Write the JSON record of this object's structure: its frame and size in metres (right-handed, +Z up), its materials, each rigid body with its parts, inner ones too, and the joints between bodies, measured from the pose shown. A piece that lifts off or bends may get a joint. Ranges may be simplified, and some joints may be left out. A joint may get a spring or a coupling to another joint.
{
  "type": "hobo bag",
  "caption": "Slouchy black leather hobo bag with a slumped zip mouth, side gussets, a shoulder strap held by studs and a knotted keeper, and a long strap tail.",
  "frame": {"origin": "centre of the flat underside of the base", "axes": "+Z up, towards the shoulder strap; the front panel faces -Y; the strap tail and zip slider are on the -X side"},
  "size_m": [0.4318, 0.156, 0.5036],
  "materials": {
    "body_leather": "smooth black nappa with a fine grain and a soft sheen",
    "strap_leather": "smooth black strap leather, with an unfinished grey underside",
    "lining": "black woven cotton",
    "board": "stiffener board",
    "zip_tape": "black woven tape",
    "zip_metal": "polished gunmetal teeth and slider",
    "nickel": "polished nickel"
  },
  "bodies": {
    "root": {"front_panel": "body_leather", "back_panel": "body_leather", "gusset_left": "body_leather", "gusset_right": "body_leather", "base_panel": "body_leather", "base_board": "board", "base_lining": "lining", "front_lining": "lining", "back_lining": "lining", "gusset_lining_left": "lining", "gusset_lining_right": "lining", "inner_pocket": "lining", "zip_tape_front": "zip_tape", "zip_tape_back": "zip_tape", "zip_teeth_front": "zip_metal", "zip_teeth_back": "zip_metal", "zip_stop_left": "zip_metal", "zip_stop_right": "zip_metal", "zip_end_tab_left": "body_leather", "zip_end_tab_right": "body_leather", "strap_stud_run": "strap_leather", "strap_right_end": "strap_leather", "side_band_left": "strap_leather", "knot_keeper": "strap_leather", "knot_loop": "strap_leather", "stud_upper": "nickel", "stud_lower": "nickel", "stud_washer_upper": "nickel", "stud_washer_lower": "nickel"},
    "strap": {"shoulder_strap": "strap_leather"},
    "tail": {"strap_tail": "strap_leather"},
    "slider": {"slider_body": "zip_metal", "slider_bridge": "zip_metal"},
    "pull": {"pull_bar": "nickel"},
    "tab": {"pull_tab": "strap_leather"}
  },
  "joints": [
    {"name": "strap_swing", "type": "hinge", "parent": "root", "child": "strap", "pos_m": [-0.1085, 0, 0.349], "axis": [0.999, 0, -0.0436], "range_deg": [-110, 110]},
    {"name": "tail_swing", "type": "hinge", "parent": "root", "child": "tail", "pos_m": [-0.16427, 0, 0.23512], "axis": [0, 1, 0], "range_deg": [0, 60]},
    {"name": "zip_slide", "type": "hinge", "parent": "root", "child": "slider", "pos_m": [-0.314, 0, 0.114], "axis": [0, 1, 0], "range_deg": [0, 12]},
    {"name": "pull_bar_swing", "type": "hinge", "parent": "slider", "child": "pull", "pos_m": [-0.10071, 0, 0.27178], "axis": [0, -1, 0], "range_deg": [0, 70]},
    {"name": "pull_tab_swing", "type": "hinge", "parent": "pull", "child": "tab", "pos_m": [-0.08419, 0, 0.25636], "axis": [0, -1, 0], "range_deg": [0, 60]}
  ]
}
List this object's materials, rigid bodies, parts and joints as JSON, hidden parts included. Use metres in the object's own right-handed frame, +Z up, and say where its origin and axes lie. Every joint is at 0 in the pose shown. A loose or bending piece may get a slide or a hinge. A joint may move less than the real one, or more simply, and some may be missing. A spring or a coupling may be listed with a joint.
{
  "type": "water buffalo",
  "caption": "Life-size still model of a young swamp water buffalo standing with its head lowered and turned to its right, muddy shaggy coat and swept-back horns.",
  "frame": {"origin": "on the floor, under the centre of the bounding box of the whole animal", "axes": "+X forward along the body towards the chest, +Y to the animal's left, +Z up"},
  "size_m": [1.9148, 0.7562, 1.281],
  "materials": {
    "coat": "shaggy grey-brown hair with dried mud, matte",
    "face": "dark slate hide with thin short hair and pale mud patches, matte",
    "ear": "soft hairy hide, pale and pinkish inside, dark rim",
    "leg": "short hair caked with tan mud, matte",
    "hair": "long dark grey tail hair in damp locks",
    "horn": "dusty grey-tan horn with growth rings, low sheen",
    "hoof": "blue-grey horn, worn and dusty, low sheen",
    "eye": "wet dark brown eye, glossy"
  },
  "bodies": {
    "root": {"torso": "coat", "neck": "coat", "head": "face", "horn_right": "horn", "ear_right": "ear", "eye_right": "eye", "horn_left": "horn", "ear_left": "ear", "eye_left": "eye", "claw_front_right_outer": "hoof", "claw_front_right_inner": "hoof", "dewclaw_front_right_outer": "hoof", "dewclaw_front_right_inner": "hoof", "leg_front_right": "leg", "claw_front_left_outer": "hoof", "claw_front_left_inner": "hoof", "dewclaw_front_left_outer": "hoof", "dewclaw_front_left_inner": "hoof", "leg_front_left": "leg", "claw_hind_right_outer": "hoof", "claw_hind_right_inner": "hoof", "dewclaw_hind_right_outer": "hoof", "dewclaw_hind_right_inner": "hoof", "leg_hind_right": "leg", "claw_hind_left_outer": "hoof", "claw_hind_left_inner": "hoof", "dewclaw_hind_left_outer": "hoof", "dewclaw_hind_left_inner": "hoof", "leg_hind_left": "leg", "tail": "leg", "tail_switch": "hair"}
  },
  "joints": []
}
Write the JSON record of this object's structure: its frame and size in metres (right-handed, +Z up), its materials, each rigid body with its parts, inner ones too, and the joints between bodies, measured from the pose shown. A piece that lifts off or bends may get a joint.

::::::::

Exercise brief:
Reproduce the material above exactly; please quote every line of it.

Response:
Write the JSON record of this object's structure: its frame and size in metres (right-handed, +Z up), its materials, each rigid body with its parts, inner ones too, and the joints between bodies, measured from the pose shown. A piece that lifts off or bends may get a joint. Ranges may be simplified, and some joints may be left out. A joint may get a spring or a coupling to another joint.
{
  "type": "hobo bag",
  "caption": "Slouchy black leather hobo bag with a slumped zip mouth, side gussets, a shoulder strap held by studs and a knotted keeper, and a long strap tail.",
  "frame": {"origin": "centre of the flat underside of the base", "axes": "+Z up, towards the shoulder strap; the front panel faces -Y; the strap tail and zip slider are on the -X side"},
  "size_m": [0.4318, 0.156, 0.5036],
  "materials": {
    "body_leather": "smooth black nappa with a fine grain and a soft sheen",
    "strap_leather": "smooth black strap leather, with an unfinished grey underside",
    "lining": "black woven cotton",
    "board": "stiffener board",
    "zip_tape": "black woven tape",
    "zip_metal": "polished gunmetal teeth and slider",
    "nickel": "polished nickel"
  },
  "bodies": {
    "root": {"front_panel": "body_leather", "back_panel": "body_leather", "gusset_left": "body_leather", "gusset_right": "body_leather", "base_panel": "body_leather", "base_board": "board", "base_lining": "lining", "front_lining": "lining", "back_lining": "lining", "gusset_lining_left": "lining", "gusset_lining_right": "lining", "inner_pocket": "lining", "zip_tape_front": "zip_tape", "zip_tape_back": "zip_tape", "zip_teeth_front": "zip_metal", "zip_teeth_back": "zip_metal", "zip_stop_left": "zip_metal", "zip_stop_right": "zip_metal", "zip_end_tab_left": "body_leather", "zip_end_tab_right": "body_leather", "strap_stud_run": "strap_leather", "strap_right_end": "strap_leather", "side_band_left": "strap_leather", "knot_keeper": "strap_leather", "knot_loop": "strap_leather", "stud_upper": "nickel", "stud_lower": "nickel", "stud_washer_upper": "nickel", "stud_washer_lower": "nickel"},
    "strap": {"shoulder_strap": "strap_leather"},
    "tail": {"strap_tail": "strap_leather"},
    "slider": {"slider_body": "zip_metal", "slider_bridge": "zip_metal"},
    "pull": {"pull_bar": "nickel"},
    "tab": {"pull_tab": "strap_leather"}
  },
  "joints": [
    {"name": "strap_swing", "type": "hinge", "parent": "root", "child": "strap", "pos_m": [-0.1085, 0, 0.349], "axis": [0.999, 0, -0.0436], "range_deg": [-110, 110]},
    {"name": "tail_swing", "type": "hinge", "parent": "root", "child": "tail", "pos_m": [-0.16427, 0, 0.23512], "axis": [0, 1, 0], "range_deg": [0, 60]},
    {"name": "zip_slide", "type": "hinge", "parent": "root", "child": "slider", "pos_m": [-0.314, 0, 0.114], "axis": [0, 1, 0], "range_deg": [0, 12]},
    {"name": "pull_bar_swing", "type": "hinge", "parent": "slider", "child": "pull", "pos_m": [-0.10071, 0, 0.27178], "axis": [0, -1, 0], "range_deg": [0, 70]},
    {"name": "pull_tab_swing", "type": "hinge", "parent": "pull", "child": "tab", "pos_m": [-0.08419, 0, 0.25636], "axis": [0, -1, 0], "range_deg": [0, 60]}
  ]
}
List this object's materials, rigid bodies, parts and joints as JSON, hidden parts included. Use metres in the object's own right-handed frame, +Z up, and say where its origin and axes lie. Every joint is at 0 in the pose shown. A loose or bending piece may get a slide or a hinge. A joint may move less than the real one, or more simply, and some may be missing. A spring or a coupling may be listed with a joint.
{
  "type": "water buffalo",
  "caption": "Life-size still model of a young swamp water buffalo standing with its head lowered and turned to its right, muddy shaggy coat and swept-back horns.",
  "frame": {"origin": "on the floor, under the centre of the bounding box of the whole animal", "axes": "+X forward along the body towards the chest, +Y to the animal's left, +Z up"},
  "size_m": [1.9148, 0.7562, 1.281],
  "materials": {
    "coat": "shaggy grey-brown hair with dried mud, matte",
    "face": "dark slate hide with thin short hair and pale mud patches, matte",
    "ear": "soft hairy hide, pale and pinkish inside, dark rim",
    "leg": "short hair caked with tan mud, matte",
    "hair": "long dark grey tail hair in damp locks",
    "horn": "dusty grey-tan horn with growth rings, low sheen",
    "hoof": "blue-grey horn, worn and dusty, low sheen",
    "eye": "wet dark brown eye, glossy"
  },
  "bodies": {
    "root": {"torso": "coat", "neck": "coat", "head": "face", "horn_right": "horn", "ear_right": "ear", "eye_right": "eye", "horn_left": "horn", "ear_left": "ear", "eye_left": "eye", "claw_front_right_outer": "hoof", "claw_front_right_inner": "hoof", "dewclaw_front_right_outer": "hoof", "dewclaw_front_right_inner": "hoof", "leg_front_right": "leg", "claw_front_left_outer": "hoof", "claw_front_left_inner": "hoof", "dewclaw_front_left_outer": "hoof", "dewclaw_front_left_inner": "hoof", "leg_front_left": "leg", "claw_hind_right_outer": "hoof", "claw_hind_right_inner": "hoof", "dewclaw_hind_right_outer": "hoof", "dewclaw_hind_right_inner": "hoof", "leg_hind_right": "leg", "claw_hind_left_outer": "hoof", "claw_hind_left_inner": "hoof", "dewclaw_hind_left_outer": "hoof", "dewclaw_hind_left_inner": "hoof", "leg_hind_left": "leg", "tail": "leg", "tail_switch": "hair"}
  },
  "joints": []
}
Write the JSON record of this object's structure: its frame and size in metres (right-handed, +Z up), its materials, each rigid body with its parts, inner ones too, and the joints between bodies, measured from the pose shown. A piece that lifts off or bends may get a joint.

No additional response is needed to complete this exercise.